Strolling amid the ancient streets and bazaars of Aleppo — now home to many former "dead-ender" elements of Saddam Hussein's Baath regime who represent some of the hidden hands behind Iraq's Sunni insurgency — made quite an impression.

In fact, I had difficulty walking for more than a block at a time. Merchants of any and all wares pulled me into their shops, without the slightest hesitation — or interest in selling me anything. Instead, all I got were ceaseless offers of tea, cigarettes and food — and hours of conversation. I had no translator at first, but a local teenager was eager to chip in. Where was I from in America? What is America like? Do you like Syria? Where are you staying? What is your favorite place in Syria? 

But there was one phrase that, far and away, greeted me most often. It was hard to get over. It was best crystallized, at one point, by a man clad in camouflage guarding a small caravan of tanks, parked along a commercial street, covered by a massive gray tarp. "Welcome in Syria!" he announced loudly, with a smart, yet warm salute.

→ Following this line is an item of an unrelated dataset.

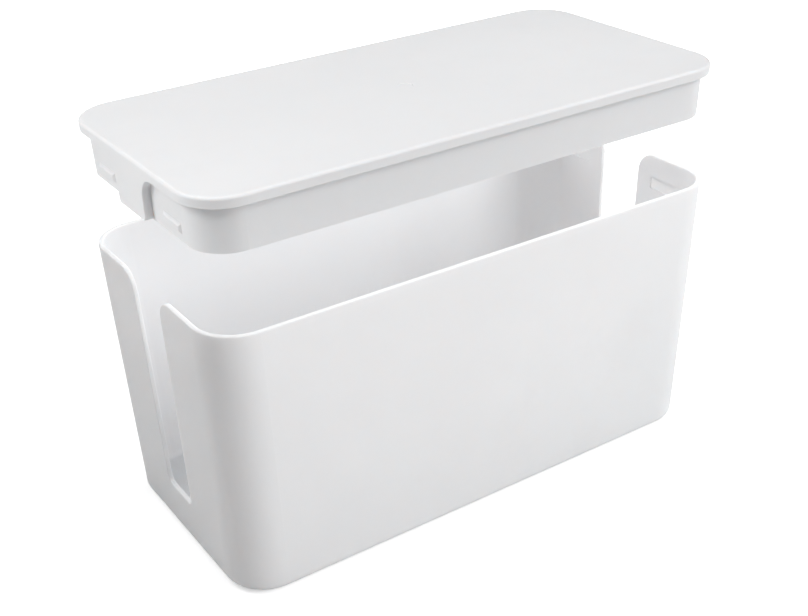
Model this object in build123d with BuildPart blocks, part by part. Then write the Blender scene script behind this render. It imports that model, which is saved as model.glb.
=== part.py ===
from build123d import *

import os
from math import cos, radians, sin, tan

# Cable box: an open-topped tub that hides a power strip, with a cable slot in each end wall,
# a lift-off lid whose end tongues close the tops of the slots, and four glued rubber feet.
# Millimetres. X runs along the length, Y from front to back, Z up.
# The origin is on the table, under the centre of the tub.

# ---- tub ----
RIM_LENGTH = 235.0        # outside, at the rim
RIM_WIDTH = 115.0
RIM_Z = 116.2             # rim above the table
CORNER_RADIUS = 17.8      # upright corners, the same from rim to base
WALL = 2.0
WALL_DRAFT = 1.9          # degrees, every wall leans outwards as it rises
FLOOR_THICKNESS = 2.4
BASE_EDGE_RADIUS = 3.6    # outside, where the walls meet the base
FLOOR_EDGE_RADIUS = 2.0   # inside, where the walls meet the floor
RIM_ROUNDING = 0.45       # softened edges along the rim and down the slots
BASE_GATE_RADIUS = 7.0    # shallow dish under the base, over the moulding gate
BASE_GATE_DEPTH = 0.6
FLOOR_EJECTOR_SPACING = (60.0, 68.0)   # of a four by two grid, inside

# ---- cable slots, seen from the end ----
SLOT_HALF_WIDTH = 12.0    # at the rim
SLOT_DRAFT = 0.9          # degrees, each side leans in towards the base
SLOT_FLOOR_Z = 21.6
SLOT_FOOT_RADIUS = 3.5
EAR_RADIUS = 9.0          # where each side of a slot turns over into the rim

# ---- catches: ribs on the lid over pockets in the tub, either side of each slot ----
CATCH_OFFSET = 28.3       # from the middle of the slot
CATCH_DEPTH = 12.6        # below the rim
POCKET_LENGTH = 16.0
POCKET_HEIGHT = 5.0
POCKET_DEPTH = 0.4
POCKET_CORNER_RADIUS = 0.5
RIB_LENGTH = 14.2
RIB_HEIGHT = 4.0
RIB_PROUD = 0.75
RIB_BEVEL = 54.0          # degrees, the sloping sides of the ribs
DISH_BEVEL = 40.0

# ---- lid ----
LID_OVERHANG = 0.3        # beyond the rim, all round
LIP_HEIGHT = 4.2
LIP_DRAFT = 1.0           # degrees, outer face of lip and tongues
LIP_EDGE_RADIUS = 1.2
LIP_UNDER_RADIUS = 0.35
PLATE_THICKNESS = 2.2
PLATE_CORNER_RADIUS = 1.2 # inside, where the skirt meets the plate
SKIRT_DEPTH = 17.6        # below the lip
SKIRT_WALL = 1.8
SKIRT_CLEARANCE = 0.85    # skirt to the inside of the tub
SEAT_GAP = 0.05           # under the lip of a seated lid
REST_LIFT = 46.8          # the lid is drawn this far above its seat
TONGUE_CLEARANCE = 0.3    # to each side of the slot
TONGUE_FOOT_RADIUS = 1.6
TONGUE_WALL = 2.0
GUSSET_PLACES = (33.8, 58.0)   # along the lid, each way from its centre
GUSSET_LEG = 9.0
GUSSET_THICKNESS = 1.2
GATE_RADIUS = 3.0         # shallow dish in the middle of the lid
GATE_DEPTH = 0.2
PLATE_EJECTOR_SPACING = (46.0, 62.0)   # of a four by two grid, underneath

# ---- round marks that the mould's ejector pins leave ----
EJECTOR_RADIUS = 3.5
EJECTOR_DEPTH = 0.15

# ---- feet ----
FOOT_RADIUS = 6.0
FOOT_THICKNESS = 1.4
FOOT_STAND = 0.8          # below the base
FOOT_EDGE_RADIUS = 0.4
FOOT_SEAT_RADIUS = 6.3
FOOT_X = 88.0
FOOT_Y = 33.0

# ---- sizes and heights that follow ----
LEAN = tan(radians(WALL_DRAFT))
BASE_Z = FOOT_STAND
FLOOR_Z = BASE_Z + FLOOR_THICKNESS
LIP_Z = RIM_Z + SEAT_GAP + REST_LIFT
LID_TOP_Z = LIP_Z + LIP_HEIGHT
PLATE_Z = LID_TOP_Z - PLATE_THICKNESS
SKIRT_FOOT_Z = LIP_Z - SKIRT_DEPTH
SKIRT_INSET = WALL + SKIRT_CLEARANCE
HOLLOW_INSET = SKIRT_INSET + SKIRT_WALL
TONGUE_HALF_WIDTH = SLOT_HALF_WIDTH - TONGUE_CLEARANCE
CATCHES = ((CATCH_OFFSET, -CATCH_DEPTH), (-CATCH_OFFSET, -CATCH_DEPTH))
REACH = 3.0               # how far a cutting shape starts clear of what it cuts


def outline(inset, radius):
    """The rim's rounded rectangle, drawn in by inset."""
    return RectangleRounded(RIM_LENGTH - 2 * inset, RIM_WIDTH - 2 * inset, radius)


def end_view(x, z):
    """Seen along X, with local x along Y and local y up."""
    return Plane(origin=(x, 0, z), x_dir=(0, 1, 0), z_dir=(1, 0, 0))


def end_wall(end, inset, z):
    """On a leaning end wall that is inset from the rim's end at height z, facing outwards."""
    lean = radians(WALL_DRAFT)
    centre = (end * (RIM_LENGTH / 2 - inset), 0, z)
    return Plane(origin=centre, x_dir=(0, end, 0), z_dir=(end * cos(lean), 0, -sin(lean)))


def slot_shape(z, half_width, depth, shoulder_radius, foot_radius):
    """A slot or tongue seen from the end, hanging from a wide bar whose lower edge is at z."""
    foot = half_width - depth * tan(radians(SLOT_DRAFT))
    shoulder = half_width + shoulder_radius + REACH
    right = [(foot, -depth), (half_width, 0), (shoulder, 0), (shoulder, REACH)]
    left = [(-x, y) for x, y in reversed(right)]
    with BuildSketch(end_view(0, z)) as shape:
        Polygon(*right, *left, align=None)
        fillet(shape.vertices().sort_by_distance((0, 0))[:2], shoulder_radius)
        fillet(shape.vertices().group_by(Axis.Y)[0], foot_radius)
    return shape.sketch


# ---- tub ----
with BuildPart() as tub:
    with BuildSketch(Plane.XY.offset(BASE_Z)):
        outline((RIM_Z - BASE_Z) * LEAN, CORNER_RADIUS)
    with BuildSketch(Plane.XY.offset(RIM_Z)):
        outline(0, CORNER_RADIUS)
    loft(ruled=True)
    fillet(tub.edges().group_by(Axis.Z)[0], BASE_EDGE_RADIUS)

    with BuildSketch(Plane.XY.offset(FLOOR_Z)):
        outline((RIM_Z - FLOOR_Z) * LEAN + WALL, CORNER_RADIUS - WALL)
    with BuildSketch(Plane.XY.offset(RIM_Z)):
        outline(WALL, CORNER_RADIUS - WALL)
    loft(ruled=True, mode=Mode.SUBTRACT)
    floor = tub.faces().filter_by(Plane.XY).sort_by(Axis.Z)[1]
    fillet(floor.edges(), FLOOR_EDGE_RADIUS)

    # A cable slot in both end walls, then the rim and slot edges softened.
    slot = slot_shape(
        RIM_Z, SLOT_HALF_WIDTH, RIM_Z - SLOT_FLOOR_Z, EAR_RADIUS, SLOT_FOOT_RADIUS
    )
    extrude(slot, amount=RIM_LENGTH, both=True, mode=Mode.SUBTRACT)
    rim_faces = tub.faces().filter_by(lambda f: f.bounding_box().min.Z > RIM_Z - WALL)
    slot_faces = tub.faces().filter_by(
        lambda f: abs(f.center().X) > 0.4 * RIM_LENGTH and abs(f.normal_at().X) < 1e-6
    )
    edges_round_wall = (rim_faces + slot_faces).edges()
    fillet(edges_round_wall.filter_by(lambda e: e.length > 1.5 * WALL), RIM_ROUNDING)

    # Catch pockets, inside the end walls.
    for end in (1, -1):
        with BuildSketch(end_wall(end, WALL, RIM_Z).offset(-REACH)):
            with Locations(CATCHES):
                RectangleRounded(POCKET_LENGTH, POCKET_HEIGHT, POCKET_CORNER_RADIUS)
        extrude(amount=REACH + POCKET_DEPTH, mode=Mode.SUBTRACT)

    with BuildSketch(Plane.XY.offset(FLOOR_Z)):
        with GridLocations(*FLOOR_EJECTOR_SPACING, 4, 2):
            Circle(EJECTOR_RADIUS)
    extrude(amount=-EJECTOR_DEPTH, mode=Mode.SUBTRACT)

    # Under the base: seats for the feet, and the gate's dish.
    with BuildSketch(Plane.XY.offset(BASE_Z)):
        with GridLocations(2 * FOOT_X, 2 * FOOT_Y, 2, 2):
            Circle(FOOT_SEAT_RADIUS)
    extrude(amount=FOOT_THICKNESS - FOOT_STAND, mode=Mode.SUBTRACT)
    with BuildSketch(Plane.XY.offset(BASE_Z)):
        Circle(BASE_GATE_RADIUS)
    extrude(amount=BASE_GATE_DEPTH, taper=DISH_BEVEL, mode=Mode.SUBTRACT)

# ---- lid ----
# The space round the skirt, below the lip and either side of the tongues.
with BuildPart() as skirt_surround:
    with BuildSketch(Plane.XY.offset(SKIRT_FOOT_Z - REACH)):
        Rectangle(RIM_LENGTH + 4 * REACH, RIM_WIDTH + 4 * REACH)
    extrude(amount=SKIRT_DEPTH + REACH)
    with BuildSketch(Plane.XY.offset(SKIRT_FOOT_Z - REACH)):
        outline(SKIRT_INSET + (SKIRT_DEPTH + REACH) * LEAN, CORNER_RADIUS - SKIRT_INSET)
    with BuildSketch(Plane.XY.offset(LIP_Z)):
        outline(SKIRT_INSET, CORNER_RADIUS - SKIRT_INSET)
    loft(ruled=True, mode=Mode.SUBTRACT)
    tongue = slot_shape(
        LIP_Z, TONGUE_HALF_WIDTH, SKIRT_DEPTH, EAR_RADIUS + TONGUE_CLEARANCE, TONGUE_FOOT_RADIUS
    )
    extrude(tongue, amount=RIM_LENGTH, both=True, mode=Mode.SUBTRACT)

with BuildPart() as lid:
    with BuildSketch(Plane.XY.offset(LID_TOP_Z)):
        outline(-LID_OVERHANG, CORNER_RADIUS + LID_OVERHANG)
    extrude(amount=-LIP_HEIGHT - SKIRT_DEPTH, taper=LIP_DRAFT)
    add(skirt_surround.part, mode=Mode.SUBTRACT)
    lid_top = lid.faces().sort_by(Axis.Z)[-1]
    fillet(lid_top.edges(), LIP_EDGE_RADIUS)
    outer_faces = lid.faces().filter_by(lambda f: f.bounding_box().max.Z > LIP_Z + 1)
    outer_edges = outer_faces.edges()
    fillet(outer_edges.filter_by(lambda e: e.bounding_box().max.Z < LIP_Z + 0.1), LIP_UNDER_RADIUS)

    # Hollow underside: inside the skirt, and a bay behind each tongue.
    with BuildSketch(Plane.XY.offset(SKIRT_FOOT_Z)):
        outline(HOLLOW_INSET + SKIRT_DEPTH * LEAN, CORNER_RADIUS - HOLLOW_INSET)
    with BuildSketch(Plane.XY.offset(PLATE_Z)):
        outline(HOLLOW_INSET - (PLATE_Z - LIP_Z) * LEAN, CORNER_RADIUS - HOLLOW_INSET)
    loft(ruled=True, mode=Mode.SUBTRACT)
    plate = lid.faces().filter_by(Plane.XY).sort_by(lambda f: abs(f.center().Z - PLATE_Z))[0]
    fillet(plate.edges(), PLATE_CORNER_RADIUS)
    with BuildSketch(end_view(0, LIP_Z - SKIRT_DEPTH / 2)):
        Rectangle(2 * (TONGUE_HALF_WIDTH - TONGUE_WALL), SKIRT_DEPTH)
    extrude(amount=RIM_LENGTH / 2 + LID_OVERHANG - TONGUE_WALL, both=True, mode=Mode.SUBTRACT)

    # Snap ribs, outside the skirt's ends.
    for end in (1, -1):
        with BuildSketch(end_wall(end, SKIRT_INSET, LIP_Z)) as ribs:
            with Locations(CATCHES):
                Rectangle(RIB_LENGTH, RIB_HEIGHT)
        extrude(amount=RIB_PROUD, taper=RIB_BEVEL)
        extrude(ribs.sketch, amount=-SKIRT_WALL / 2)

    # Gussets between the plate and the long sides of the skirt, rooted in both.
    root_y = RIM_WIDTH / 2 - HOLLOW_INSET + SKIRT_WALL / 2
    root_z = PLATE_THICKNESS / 2
    for x in GUSSET_PLACES:
        for end in (1, -1):
            with BuildSketch(end_view(end * x, PLATE_Z)):
                Polygon(
                    (root_y, root_z),
                    (root_y - GUSSET_LEG, root_z),
                    (root_y, root_z - GUSSET_LEG),
                    align=None,
                )
                mirror(about=Plane.YZ)
            extrude(amount=GUSSET_THICKNESS / 2, both=True)

    with BuildSketch(Plane.XY.offset(PLATE_Z)):
        with GridLocations(*PLATE_EJECTOR_SPACING, 4, 2):
            Circle(EJECTOR_RADIUS)
    extrude(amount=EJECTOR_DEPTH, mode=Mode.SUBTRACT)
    with BuildSketch(Plane.XY.offset(LID_TOP_Z)):
        Circle(GATE_RADIUS)
    extrude(amount=-GATE_DEPTH, taper=DISH_BEVEL, mode=Mode.SUBTRACT)

os.makedirs("parts", exist_ok=True)
tub.part.label = "tub"
export_step(tub.part, "parts/tub.step")
lid.part.label = "lid"
export_step(lid.part, "parts/lid.step")

# ---- feet ----
foot_places = {
    "foot_front_left": (-FOOT_X, -FOOT_Y),
    "foot_front_right": (FOOT_X, -FOOT_Y),
    "foot_back_left": (-FOOT_X, FOOT_Y),
    "foot_back_right": (FOOT_X, FOOT_Y),
}
for name, place in foot_places.items():
    with BuildPart() as foot:
        with BuildSketch():
            with Locations(place):
                Circle(FOOT_RADIUS)
        extrude(amount=FOOT_THICKNESS)
        fillet(foot.edges().group_by(Axis.Z)[0], FOOT_EDGE_RADIUS)
    foot.part.label = name
    export_step(foot.part, f"parts/{name}.step")
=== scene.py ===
"""Looks of the cable box: satin white mouldings, grey rubber feet, white table, soft light.

Metres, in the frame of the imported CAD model: X along the box, Y from front to back, Z up from
the table. The tub, the lid and the feet are the CAD nodes; this script gives them materials.
"""

from functools import reduce
from math import cos, radians, sin

import bpy
from mathutils import Matrix, Vector


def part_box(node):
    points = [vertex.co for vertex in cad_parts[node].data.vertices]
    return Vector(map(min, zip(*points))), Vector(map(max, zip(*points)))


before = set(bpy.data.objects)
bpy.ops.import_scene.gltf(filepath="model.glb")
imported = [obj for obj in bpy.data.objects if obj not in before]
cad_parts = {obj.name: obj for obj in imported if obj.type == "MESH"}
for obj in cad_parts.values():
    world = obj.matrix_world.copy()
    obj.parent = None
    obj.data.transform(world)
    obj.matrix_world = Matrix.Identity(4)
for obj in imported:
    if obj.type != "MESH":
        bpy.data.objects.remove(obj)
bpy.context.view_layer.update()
MM = 0.001

# ---- camera, fitted to the outline of the tub ----
CAMERA_PLACE = Vector((-0.2642, -0.4025, 0.3250))
CAMERA_AZIMUTH = -32.83   # degrees round from the front, negative towards the left end
CAMERA_ELEVATION = 28.0   # degrees above level
CAMERA_ROLL = -2.1        # degrees
CAMERA_LENS = 57.0        # mm
SENSOR_WIDTH = 36.0       # mm

# ---- light ----
SOFT_BOX_SIZE = 1.0
SOFT_BOX_DISTANCE = 1.9
LIGHTS_AIM = Vector((0, 0, 0.08))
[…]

In the background loomed something else ready-made for a fight: a giant Saracen fortress — yet another historical monument recognized by the U.N.

In Aleppo and to the south in Damascus, I had the peculiar, yet distinct feeling that I had somehow stepped back in time. It was, in its own way, intoxicating. Televisions and fax machines were few and far between; computers all but invisible. Adding to the surreal effect were the sputtering Russian Ladas and the quaintly awkward, decidedly boat-like Studebaker taxis that roamed the streets.

On two separate occasions, taxi drivers also robustly refused my money. The fact that I was the only Westerner they had ever met may have prompted their graciousness. Over the course of two weeks, moreover, I met only two other foreigners — an American and an Argentinean — and saw a mere handful of others, namely a group of Russian women using Syria's then-absurdly cheap exchange rate to purchase clothes to resell back home.

I may have spent some $100 over the 15 days I was there — for everything. 

Time has changed Syria, of course. Modernization, namely, has been high on the national agenda for years since. "This is no Levantine backwater," proclaimed a Lonely Planet travel guide. "Syria is a modern, efficient and very proud nation with an administration that is becoming more liberal and outward looking by the day."

"It needs — and deserves — travelers to bear witness to this fact."

But, by all accounts, Syria's push into the future by no means signals the end of its Arab Socialist-style government — and its heavy hand. Bashar al-Assad's government appears as unlikely to dismantle its intelligence apparatus as it does to change its immediate policies in the region — for now, at least.

For this reason, two high-level diplomats traveled to Damascus this past weekend to work toward resolving tensions between Israel and Syria, the conflicts between Israel and the Palestinians and the nuclear ambitions of Iran — a close Syrian ally. Still, "we have no way to predict what the future of our relations with Syria might be," Secretary of State Hillary Clinton said recently.

This caution is well-warranted. For decades, Syria has been a state sponsor of international terrorism, and a supporter of the Lebanese Hezbollah which, in 2006, engaged Israel in a war which claimed hundreds of lives. In addition, Syria has been a key conduit for money, arms and religious militants fueling the war in Iraq — militants dedicated to killing Americans.

On the other hand, it is also possible that Syrians have stopped opening their homes and hearts to the foreigners among them — regardless of where they come from.

But I doubt it.

Joseph Kirschke is a Washington, D.C.-based journalist who covers international affairs and is a visiting fellow at the Fund for Peace, a research and educational nonprofit organization.